Exercise details
Output an exact reproduction of the data.

Data lines
--

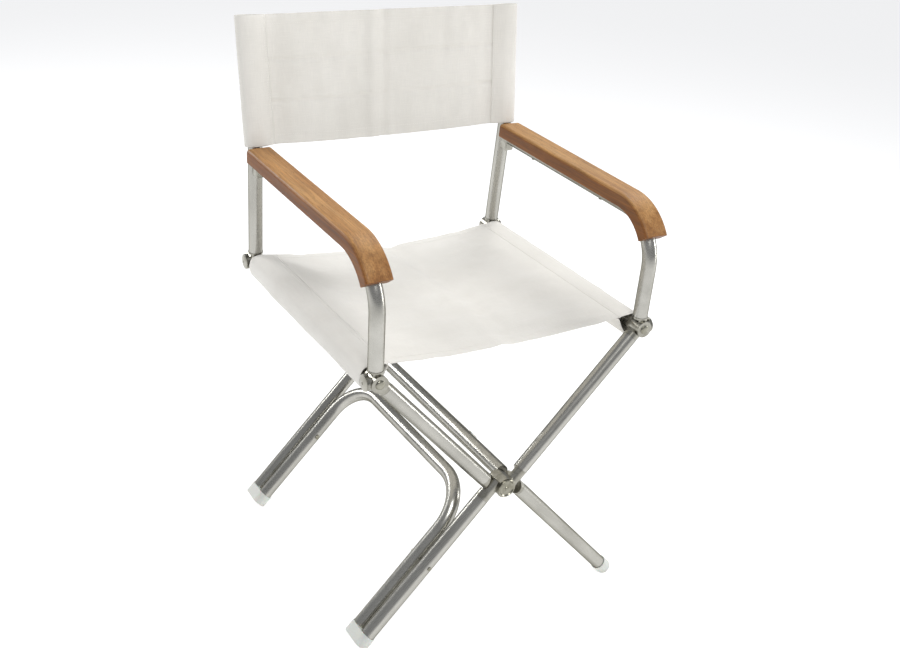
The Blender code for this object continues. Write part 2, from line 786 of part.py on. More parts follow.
def back_cloth():
    up = Vector((0, RAKE, 1)).normalized()
    low = post_point(1, BACK_BEND_Z) + (BACK_CLOTH_BOTTOM - BACK_BEND_Z) * Vector((0, RAKE, 1))
    high = post_point(1, BACK_BEND_Z) + (BACK_CLOTH_TOP - BACK_BEND_Z) * Vector((0, RAKE, 1))
    holes = [ring(side * RAIL_X, 0, TUBE_R + 3 * GAP) for side in (1, -1)]
    cloth = outline_solid("back_cloth", [back_outline(), *holes], (high - low).length / 2)
    middle = (low + high) / 2
    for vertex in cloth.data.vertices:
        height = middle.z + vertex.co.z * up.z
        vertex.co.x += math.copysign(height * math.tan(SPLAY), vertex.co.x)
    cloth.location = middle + Vector((0, MIDDLE_Y, RAIL_Z))
    cloth.rotation_euler.x = -math.atan(RAKE)
    return finish(cloth, CANVAS, None)


# ---- the chair -------------------------------------------------------------------------------
FRAMES = {"A": 1, "B": -1}
lower_legs = {}
for frame, side in FRAMES.items():
    for end in END_NAMES:
        lower_legs[frame, end] = leg_tubes(frame, side, end)
        leg_eye(frame, side, end)
        hub(frame, side, end)
        foot_cap(frame, side, end, (LEG_Y, BRACE_Y) if frame == "A" else (LEG_Y,))

u_brace = brace()
for end in END_NAMES:
    hub_pin(end)
    brace_bolt(end, lower_legs["A", end], u_brace)
stretcher()

for side in SIDE_NAMES:
    rail(side)
    arm = arm_tube(side)
    wood = armrest(side)
    for number, y in enumerate(SCREW_PLACES, start=1):
        armrest_screw(side, number, y, arm, wood)
    back_post(side)
    post_plug(side)
    arm_bracket(side)
    for end in END_NAMES:
        post_fork(side, end)
        hinge_pin(side, end)
        boss_cap(side, end)

seat_cloth()
back_cloth()
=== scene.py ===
"""Looks of the folding director chair: tube, castings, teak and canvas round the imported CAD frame."""

import math

import bmesh
import bpy
from mathutils import Matrix, Vector, noise


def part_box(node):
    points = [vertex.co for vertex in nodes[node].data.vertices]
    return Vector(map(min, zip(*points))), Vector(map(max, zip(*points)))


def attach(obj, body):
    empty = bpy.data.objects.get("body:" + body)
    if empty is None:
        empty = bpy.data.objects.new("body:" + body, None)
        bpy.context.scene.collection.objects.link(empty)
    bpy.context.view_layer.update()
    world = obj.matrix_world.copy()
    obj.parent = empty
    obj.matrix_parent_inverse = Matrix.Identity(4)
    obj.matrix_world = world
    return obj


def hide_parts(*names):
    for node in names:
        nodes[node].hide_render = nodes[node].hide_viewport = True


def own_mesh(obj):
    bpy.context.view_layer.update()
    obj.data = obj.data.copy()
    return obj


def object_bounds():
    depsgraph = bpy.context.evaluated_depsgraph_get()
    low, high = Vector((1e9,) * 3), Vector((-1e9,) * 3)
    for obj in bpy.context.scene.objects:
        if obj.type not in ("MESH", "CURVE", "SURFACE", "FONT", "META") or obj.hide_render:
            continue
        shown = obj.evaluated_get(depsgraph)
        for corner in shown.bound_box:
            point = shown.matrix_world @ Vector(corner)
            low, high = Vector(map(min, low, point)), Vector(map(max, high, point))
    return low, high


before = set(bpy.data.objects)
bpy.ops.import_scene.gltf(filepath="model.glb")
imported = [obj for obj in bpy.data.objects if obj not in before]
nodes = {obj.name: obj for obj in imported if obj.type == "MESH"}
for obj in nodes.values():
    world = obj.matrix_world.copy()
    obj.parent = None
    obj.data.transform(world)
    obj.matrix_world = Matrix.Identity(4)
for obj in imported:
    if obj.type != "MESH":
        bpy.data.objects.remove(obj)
cad_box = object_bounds()
scene = bpy.context.scene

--

Response
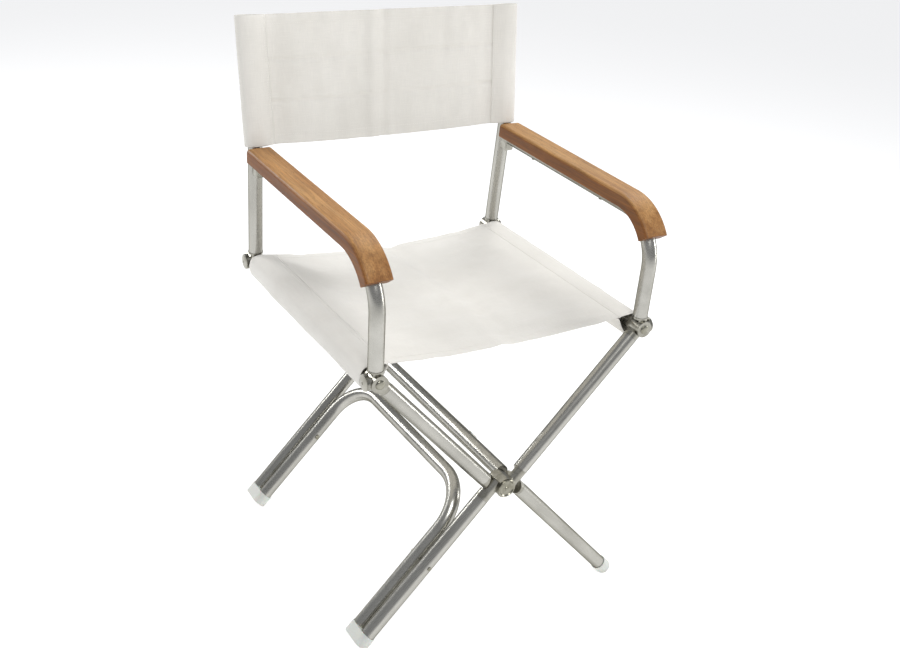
The Blender code for this object continues. Write part 2, from line 786 of part.py on. More parts follow.
def back_cloth():
    up = Vector((0, RAKE, 1)).normalized()
    low = post_point(1, BACK_BEND_Z) + (BACK_CLOTH_BOTTOM - BACK_BEND_Z) * Vector((0, RAKE, 1))
    high = post_point(1, BACK_BEND_Z) + (BACK_CLOTH_TOP - BACK_BEND_Z) * Vector((0, RAKE, 1))
    holes = [ring(side * RAIL_X, 0, TUBE_R + 3 * GAP) for side in (1, -1)]
    cloth = outline_solid("back_cloth", [back_outline(), *holes], (high - low).length / 2)
    middle = (low + high) / 2
    for vertex in cloth.data.vertices:
        height = middle.z + vertex.co.z * up.z
        vertex.co.x += math.copysign(height * math.tan(SPLAY), vertex.co.x)
    cloth.location = middle + Vector((0, MIDDLE_Y, RAIL_Z))
    cloth.rotation_euler.x = -math.atan(RAKE)
    return finish(cloth, CANVAS, None)


# ---- the chair -------------------------------------------------------------------------------
FRAMES = {"A": 1, "B": -1}
lower_legs = {}
for frame, side in FRAMES.items():
    for end in END_NAMES:
        lower_legs[frame, end] = leg_tubes(frame, side, end)
        leg_eye(frame, side, end)
        hub(frame, side, end)
        foot_cap(frame, side, end, (LEG_Y, BRACE_Y) if frame == "A" else (LEG_Y,))

u_brace = brace()
for end in END_NAMES:
    hub_pin(end)
    brace_bolt(end, lower_legs["A", end], u_brace)
stretcher()

for side in SIDE_NAMES:
    rail(side)
    arm = arm_tube(side)
    wood = armrest(side)
    for number, y in enumerate(SCREW_PLACES, start=1):
        armrest_screw(side, number, y, arm, wood)
    back_post(side)
    post_plug(side)
    arm_bracket(side)
    for end in END_NAMES:
        post_fork(side, end)
        hinge_pin(side, end)
        boss_cap(side, end)

seat_cloth()
back_cloth()
=== scene.py ===
"""Looks of the folding director chair: tube, castings, teak and canvas round the imported CAD frame."""

import math

import bmesh
import bpy
from mathutils import Matrix, Vector, noise


def part_box(node):
    points = [vertex.co for vertex in nodes[node].data.vertices]
    return Vector(map(min, zip(*points))), Vector(map(max, zip(*points)))


def attach(obj, body):
    empty = bpy.data.objects.get("body:" + body)
    if empty is None:
        empty = bpy.data.objects.new("body:" + body, None)
        bpy.context.scene.collection.objects.link(empty)
    bpy.context.view_layer.update()
    world = obj.matrix_world.copy()
    obj.parent = empty
    obj.matrix_parent_inverse = Matrix.Identity(4)
    obj.matrix_world = world
    return obj


def hide_parts(*names):
    for node in names:
        nodes[node].hide_render = nodes[node].hide_viewport = True


def own_mesh(obj):
    bpy.context.view_layer.update()
    obj.data = obj.data.copy()
    return obj


def object_bounds():
    depsgraph = bpy.context.evaluated_depsgraph_get()
    low, high = Vector((1e9,) * 3), Vector((-1e9,) * 3)
    for obj in bpy.context.scene.objects:
        if obj.type not in ("MESH", "CURVE", "SURFACE", "FONT", "META") or obj.hide_render:
            continue
        shown = obj.evaluated_get(depsgraph)
        for corner in shown.bound_box:
            point = shown.matrix_world @ Vector(corner)
            low, high = Vector(map(min, low, point)), Vector(map(max, high, point))
    return low, high


before = set(bpy.data.objects)
bpy.ops.import_scene.gltf(filepath="model.glb")
imported = [obj for obj in bpy.data.objects if obj not in before]
nodes = {obj.name: obj for obj in imported if obj.type == "MESH"}
for obj in nodes.values():
    world = obj.matrix_world.copy()
    obj.parent = None
    obj.data.transform(world)
    obj.matrix_world = Matrix.Identity(4)
for obj in imported:
    if obj.type != "MESH":
        bpy.data.objects.remove(obj)
cad_box = object_bounds()
scene = bpy.context.scene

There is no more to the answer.